Posted by: Pained Reader | December 25, 2006 at 07:52 AM
I was disenrolled in September of 2006 from the Chukchansi Tribe. In my hearing with the Tribal Council, I was told that even though I was of Chukchansi decent I did not enroll in time. Now, a year later, my brother is being called in for a hearing. He did submit all the required documents for enrollment before the required timeframe and was listed on the 1988 enrollments. The Tribe will not tell him why he needs to come in for a hearing. All of his paperwork is in order, according to the tribe but will not tell him why the hearing is taking place. I think we all know that the dividends are soon to be payed and the select few want more of their share. By the way, my Great,Great Grandmother was a Princess of the tribe. If I'm not Native then what am I?
Posted by: Bill Hayes (Hawa) | October 21, 2007 at 02:27 PM
Standard Governmental Policy: It is much easier and cheaper to watch infighting than it is to defend and establish federal policy.
They are happy to provide you with paper and proof and are delighted to see that you now are requiring it of yourselves.
This is the new war and it is not about land. Know your battlefield and your opponents. Ultimately indiginous people will be the source of their own undoing if they are not careful. Stop alienating yourselves from your peers and segregating your culture.

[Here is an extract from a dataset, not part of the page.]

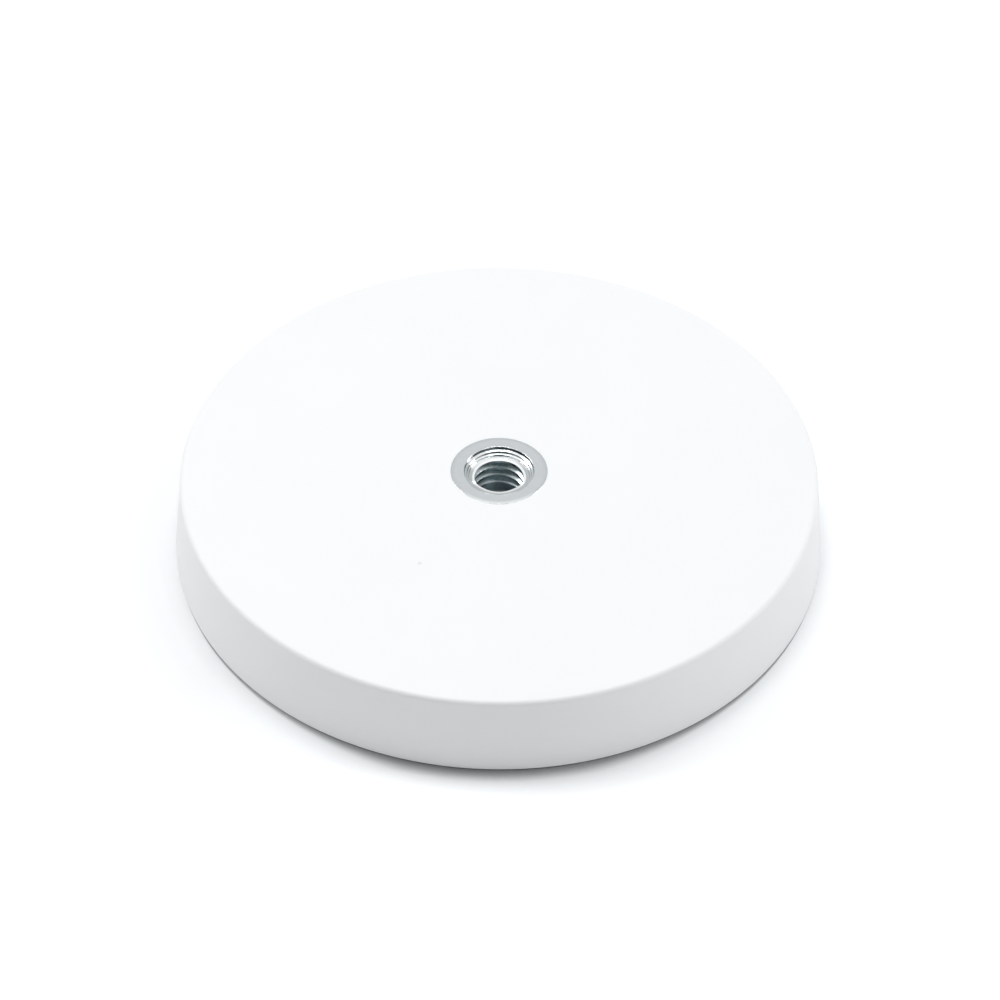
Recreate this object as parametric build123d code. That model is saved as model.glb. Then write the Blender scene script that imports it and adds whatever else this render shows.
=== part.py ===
"""Rubber-jacketed pot magnet with a threaded bush.

A round steel plate carries a ring of disc magnets on its underside and a threaded bush in its
centre. White rubber is moulded round all of it. The part stands on its magnetic face.

Frame: millimetres, +Z up along the thread's axis, origin at the centre of the magnetic face.
"""

from build123d import *

import os
from math import cos, pi, radians, sin, tan

# Rubber jacket
base_diameter = 66.0  # across the foot of the side
side_draft = 5.6  # degrees that the side leans in
rim_radius = 0.6  # rounding of the top edge
foot_bevel = 0.4  # small bevel of the lower edge
face_skin = 0.8  # rubber under the magnets
top_skin = 1.2  # rubber over the plate
side_skin = 1.9  # rubber beside the plate's upper edge

# Steel back plate
plate_thickness = 2.5

# Disc magnets
magnet_count = 12  # an even number, so that their poles can alternate all the way round
magnet_height = 4.0
magnet_inset = 1.3  # from the plate's edge to the nearest point of a magnet
magnet_spacing = 2.5  # least rubber between two magnets

# Threaded bush
thread_diameter = 6.0
thread_pitch = 1.0
mouth_margin = 0.5  # how far the mouth stands outside the thread
countersink_angle = 90.0
ring_width = 1.4  # flat end face that shows round the mouth
collar_ledge = 1.6  # how far the hexagon's flats stand outside the shank
collar_thickness = 1.8
collar_chamfer_angle = 30.0
bush_end_break = 0.4
bush_underskin = 1.3  # rubber under the bush
drill_floor = 0.7  # steel left under the drill's point
drill_point_angle = 118.0

# Levels, from the magnetic face up
plate_bottom = face_skin + magnet_height
plate_top = plate_bottom + plate_thickness
height = plate_top + top_skin
collar_bottom = plate_bottom - collar_thickness

# Side of the jacket. Its straight line meets the face a little outside the base diameter, which
# is measured over the bevelled foot
lean = tan(radians(side_draft))
foot_overhang = foot_bevel * sin(radians(side_draft))
corner_radius = base_diameter / 2 + foot_overhang
top_radius = corner_radius - height * lean
plate_radius = corner_radius - plate_top * lean - side_skin

# Ring of magnets, as large as the plate takes: the centres of two neighbours lie a diameter and
# the spacing apart, and each magnet comes as near to the plate's edge as the inset lets it
half_step_sine = sin(pi / magnet_count)
magnet_reach = plate_radius - magnet_inset
magnet_radius = (magnet_reach * half_step_sine - magnet_spacing / 2) / (1 + half_step_sine)
magnet_ring_radius = magnet_reach - magnet_radius

# Bush, from its thread outwards and from its end face down
tap_radius = (thread_diameter - thread_pitch) / 2
mouth_radius = thread_diameter / 2 + mouth_margin
countersink_depth = (mouth_radius - tap_radius) / tan(radians(countersink_angle / 2))
countersink_bottom = height - countersink_depth
shank_radius = mouth_radius + ring_width
drill_tip = bush_underskin + drill_floor
bore_bottom = drill_tip + tap_radius / tan(radians(drill_point_angle / 2))
collar_inner_radius = shank_radius + collar_ledge
collar_corner_radius = collar_inner_radius / cos(radians(30))
collar_corner_drop = (collar_corner_radius - collar_inner_radius) * tan(radians(collar_chamfer_angle))


def turned(*outline):
    """A solid turned about the thread's axis from a closed outline of (radius, level) points."""
    section = Plane.XZ * make_face(Polyline(*outline, close=True))
    return revolve(section, Axis.Z)


def bush_collar():
    """The collar: a hexagon under the plate, its lower corners turned off at an angle."""
    hexagon = extrude(RegularPolygon(collar_inner_radius, 6, major_radius=False), collar_thickness)
    turning = turned(
        (0, collar_bottom),
        (collar_inner_radius, collar_bottom),
        (collar_corner_radius, collar_bottom + collar_corner_drop),
        (collar_corner_radius, plate_bottom),
        (0, plate_bottom),
    )
    return Pos(0, 0, collar_bottom) * hexagon & turning


def bush_blank():
    """The bush before it is drilled: its shank, flush with the jacket's top, and its collar."""
    shank = turned(
        (0, bush_underskin),
        (shank_radius - bush_end_break, bush_underskin),
        (shank_radius, bush_underskin + bush_end_break),
        (shank_radius, height),
        (0, height),
    )
    return shank + bush_collar()


def bush_hole():
    """What the drill and the countersink take out: the tapping drill's hole and its mouth."""
    return turned(
        (0, drill_tip),
        (tap_radius, bore_bottom),
        (tap_radius, countersink_bottom),
        (mouth_radius, height),
        (0, height),
    )


def plate_blank():
    """The back plate before it is bored: a plain steel disc."""
    return extrude(Plane.XY.offset(plate_bottom) * Circle(plate_radius), plate_thickness)


def magnet_ring():
    """The magnets: plain discs under the plate, one ring of them, the first on the X axis."""
    magnet = extrude(Plane.XY.offset(face_skin) * Circle(magnet_radius), magnet_height)
    return [place * magnet for place in PolarLocations(magnet_ring_radius, magnet_count)]


def jacket_blank():
    """The jacket's outer form: leaning side, rounded rim and a small bevel at the foot."""
    section = make_face(
        Polyline((0, 0), (corner_radius, 0), (top_radius, height), (0, height), close=True)
    )
    rim_corner = section.vertices().group_by(Axis.Y)[-1].sort_by(Axis.X)[-1]
    section = fillet(rim_corner, rim_radius)
    foot_corner = section.vertices().group_by(Axis.Y)[0].sort_by(Axis.X)[-1]
    section = chamfer(foot_corner, foot_bevel)
    return revolve(Plane.XZ * section, Axis.Z)


def save(piece, name):
    """Write one piece to its own file, under the name of its node."""
    piece.label = name
    export_step(piece, f"parts/{name}.step")


os.makedirs("parts", exist_ok=True)

blank = bush_blank()
threaded_bush = blank - bush_hole()
back_plate = plate_blank() - blank
magnets = magnet_ring()

rubber_jacket = jacket_blank() - blank - back_plate
for magnet in magnets:
    rubber_jacket -= magnet

save(rubber_jacket, "rubber_jacket")
save(back_plate, "back_plate")
save(threaded_bush, "threaded_bush")
for number, magnet in enumerate(magnets, start=1):
    save(magnet, f"magnet_{number:02d}")
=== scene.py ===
"""The looks of a rubber-jacketed pot magnet and the studio that it stands in.

Blender add-on layout: settings, one operator for each piece and for the stage, and a sidebar
panel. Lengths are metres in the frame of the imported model, with +Z along the thread's axis.
"""

from math import cos, pi, radians, sin, tan

import bmesh
import bpy
import numpy as np
from bpy.props import FloatProperty, FloatVectorProperty, IntProperty, PointerProperty
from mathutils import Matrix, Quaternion, Vector


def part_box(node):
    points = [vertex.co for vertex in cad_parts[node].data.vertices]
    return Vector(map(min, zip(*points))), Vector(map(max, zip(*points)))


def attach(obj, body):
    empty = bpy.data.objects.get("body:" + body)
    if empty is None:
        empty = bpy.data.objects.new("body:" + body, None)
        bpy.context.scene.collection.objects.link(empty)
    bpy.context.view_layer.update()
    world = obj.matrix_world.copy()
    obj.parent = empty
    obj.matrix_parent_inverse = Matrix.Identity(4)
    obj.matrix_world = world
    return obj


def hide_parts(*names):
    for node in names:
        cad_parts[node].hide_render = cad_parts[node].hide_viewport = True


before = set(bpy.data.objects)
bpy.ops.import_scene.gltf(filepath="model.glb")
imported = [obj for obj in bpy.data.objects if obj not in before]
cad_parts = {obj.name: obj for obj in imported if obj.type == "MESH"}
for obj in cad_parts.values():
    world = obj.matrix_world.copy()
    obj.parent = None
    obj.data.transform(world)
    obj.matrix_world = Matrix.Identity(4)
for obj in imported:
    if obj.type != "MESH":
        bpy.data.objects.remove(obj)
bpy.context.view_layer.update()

bl_info = {
    "name": "Pot Magnet",
    "version": (1, 0, 0),
    "blender": (4, 5, 0),
    "location": "3D View > Sidebar > Pot Magnet",
    "description": "Dresses a rubber-jacketed pot magnet and sets up its studio",
    "category": "Object",
}

MM = 0.001


def corners_of(node):
    """The corners of a CAD node's mesh, one (x, y, z) in each row."""
    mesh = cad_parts[node].data
    corners = np.empty(len(mesh.vertices) * 3, np.float32)
    mesh.vertices.foreach_get("co", corners)
    return corners.reshape(-1, 3)


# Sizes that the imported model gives
jacket_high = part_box("rubber_jacket")[1]
plate_low, plate_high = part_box("back_plate")
magnet_low, magnet_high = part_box("magnet_01")
bush_low, bush_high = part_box("threaded_bush")

base_radius = jacket_high.x
height = jacket_high.z
plate_radius = plate_high.x
plate_bottom = plate_low.z
plate_top = plate_high.z
magnet_names = sorted(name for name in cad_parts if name.startswith("magnet_"))
magnet_radius = (magnet_high.x - magnet_low.x) / 2
magnet_ring_radius = (magnet_high.x + magnet_low.x) / 2
magnet_bottom = magnet_low.z
shank_radius = float(np.hypot(*corners_of("back_plate")[:, :2].T).min())
collar_inner_radius = bush_high.y
bush_bottom = bush_low.z

# Sizes of the bush's hidden lower part, which its well in the jacket repeats
collar_thickness = 1.8 * MM
collar_chamfer = radians(30)
end_break = 0.4 * MM


class JacketSettings(bpy.types.PropertyGroup):
    """Sizes and colours of the rubber jacket."""

    side_draft: FloatProperty(
        name="Side Draft", description="How far the side leans in", default=radians(5.6), subtype="ANGLE"
    )
    rim_radius: FloatProperty(
        name="Rim Radius", description="Rounding of the top edge", default=0.5 * MM, unit="LENGTH"
    )
    foot_radius: FloatProperty(
        name="Foot Radius", description="Rounding of the lower edge", default=0.2 * MM, unit="LENGTH"
    )
    lip_radius: FloatProperty(
        name="Lip Radius",
        description="Rounding of the rubber's edge beside the bush",
        default=0.03 * MM,
        unit="LENGTH",
    )
    steps: IntProperty(name="Steps", description="Faces round the jacket", default=360)
    colour: FloatVectorProperty(
        name="Rubber", description="Colour of the rubber", default=(0.922, 0.935, 0.946), subtype="COLOR"
    )
    # Also the colour of the painted shade that darkens the top towards the far right.
    shade: FloatVectorProperty(
        name="Mottle",
        description="Colour of the fainter patches in the rubber",
        default=(0.896, 0.912, 0.925),
        subtype="COLOR",
    )
    roughness: FloatProperty(
        name="Roughness", description="Roughness of the rubber", default=0.55, subtype="FACTOR"
    )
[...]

Your battles are and have been won by groups, not individuals. Disection by individual identification undermines your varied culture. Indiginous people are undoing their own governance and group power. Command respect not demand respect.
Top down, not bottom up in this one. You are more than 'indian' and should capitalize and promote those assets rather than attack them, or allow attacks on them, by opinion or conjecture. You are your own best advocate. Defend yourselves, protect your culture, and further your efforts for no one else will. Time to figure it out is not your ally. The wolves are at your door. Be they friend or foe ?
Posted by: Sharon | November 10, 2007 at 11:24 AM
I would like to do something to help, so I am adding you to my people list, if that's okay?